Caro runner, oggi voglio raccontarti una storia che parla di molto più che corsa. È il racconto di un’impresa epica, ma anche di come, attraverso la fatica e la perseveranza, si possano scoprire nuove dimensioni di sé stessi. Prendiamo ispirazione dalla straordinaria esperienza di Justin Kinner e dal suo Grand Slam of Ultrarunning: quattro gare di 100 miglia in un’estate. Non è solo un’avventura fisica, ma un viaggio umano e mentale che ci ricorda perché corriamo.
Indice
Quattro Sfide, Un Solo Obiettivo
Immagina di partecipare a quattro delle gare di ultramaratona più dure e iconiche degli Stati Uniti, completandole in appena 13 settimane. Non è solo una questione di resistenza fisica, ma di affrontare ambienti completamente diversi, ognuno con le sue sfide.
Si parte con l’Old Dominion 100 in Virginia, un percorso caratterizzato da umidità soffocante e terreni insidiosi. Si vola poi in California per le Western States, dove le temperature roventi e il clima secco mettono alla prova anche i migliori. Il terzo appuntamento, il leggendario Leadville 100 in Colorado, si svolge a oltre 3.000 metri di altitudine, dove ogni respiro è più faticoso. Infine, il Wasatch 100 nello Utah, con 7.300 metri di dislivello complessivo, chiude un viaggio che è molto più di una sfida atletica.
Quando la Mente Fa la Differenza
Ogni ultramaratona spinge il corpo al limite, ma è la mente che fa la vera differenza. Justin, come molti altri ultrarunner, ha scoperto che affrontare distanze del genere non è solo una questione di muscoli e allenamento.
Le 100 miglia ti portano in territori sconosciuti, dove il dialogo interiore diventa il tuo compagno più presente. Le domande si accumulano: “Perché sto facendo questo?”, “Ce la farò a finire?”. La corsa si trasforma in una riflessione profonda, un confronto diretto con paure e insicurezze. Superare questi momenti di crisi è ciò che distingue chi arriva al traguardo da chi si ferma prima.
La lezione? Non si tratta solo di vincere. Si tratta di continuare, di fare quel passo in più quando tutto il resto ti dice di fermarti.
Il Potere della Comunità
Se c’è una cosa che Justin ha imparato nel suo Grand Slam, è che nessuno arriva da solo. Ogni ultrarunner sa quanto siano cruciali il supporto e l’incoraggiamento degli altri.

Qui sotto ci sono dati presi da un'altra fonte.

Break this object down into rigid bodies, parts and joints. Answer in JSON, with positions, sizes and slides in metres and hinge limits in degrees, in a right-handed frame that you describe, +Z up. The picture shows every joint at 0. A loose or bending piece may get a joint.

I compagni di gara, i volontari, gli spettatori e i crew personali diventano una rete di energia positiva che ti sostiene nei momenti più difficili. Un semplice bicchiere d’acqua offerto al momento giusto o un sorriso possono fare la differenza quando ti senti sull’orlo di mollare.
La comunità del running, in questi eventi, dimostra che correre non è mai una sfida solitaria. È un’esperienza condivisa che ci ricorda quanto siamo connessi, anche quando siamo impegnati a spingere i nostri limiti personali.
I Momenti Che Contano
Alla fine del viaggio, cosa significa aver corso 400 miglia in un’estate? Justin ha scoperto che non sono i numeri o le medaglie a dare valore all’esperienza, ma i piccoli momenti che viviamo lungo il percorso.
Un’alba vista da un punto isolato del trail, un respiro profondo che ti fa sentire vivo, il sapore di una bevanda fresca dopo ore di caldo soffocante. Sono questi istanti a restare nella memoria, molto più del tempo segnato sull’orologio.
Correre significa essere presenti, vivere il momento e imparare che ogni passo ha un significato, anche quando sembra insignificante.
Scopri il Tuo Perché
Questa storia non riguarda solo ultramaratone o imprese straordinarie. È un invito per ognuno di noi a riflettere sul nostro personale viaggio nella corsa. Che tu stia correndo 5 chilometri o affrontando una sfida più grande, il principio è lo stesso: ogni passo è un’opportunità per scoprire chi sei e cosa ti motiva a continuare.
Allora, caro runner, sei pronto a scoprire il tuo “perché”? Non importa quanto lontano vuoi andare. L’importante è iniziare e ricordarti che ogni passo, grande o piccolo, è un traguardo.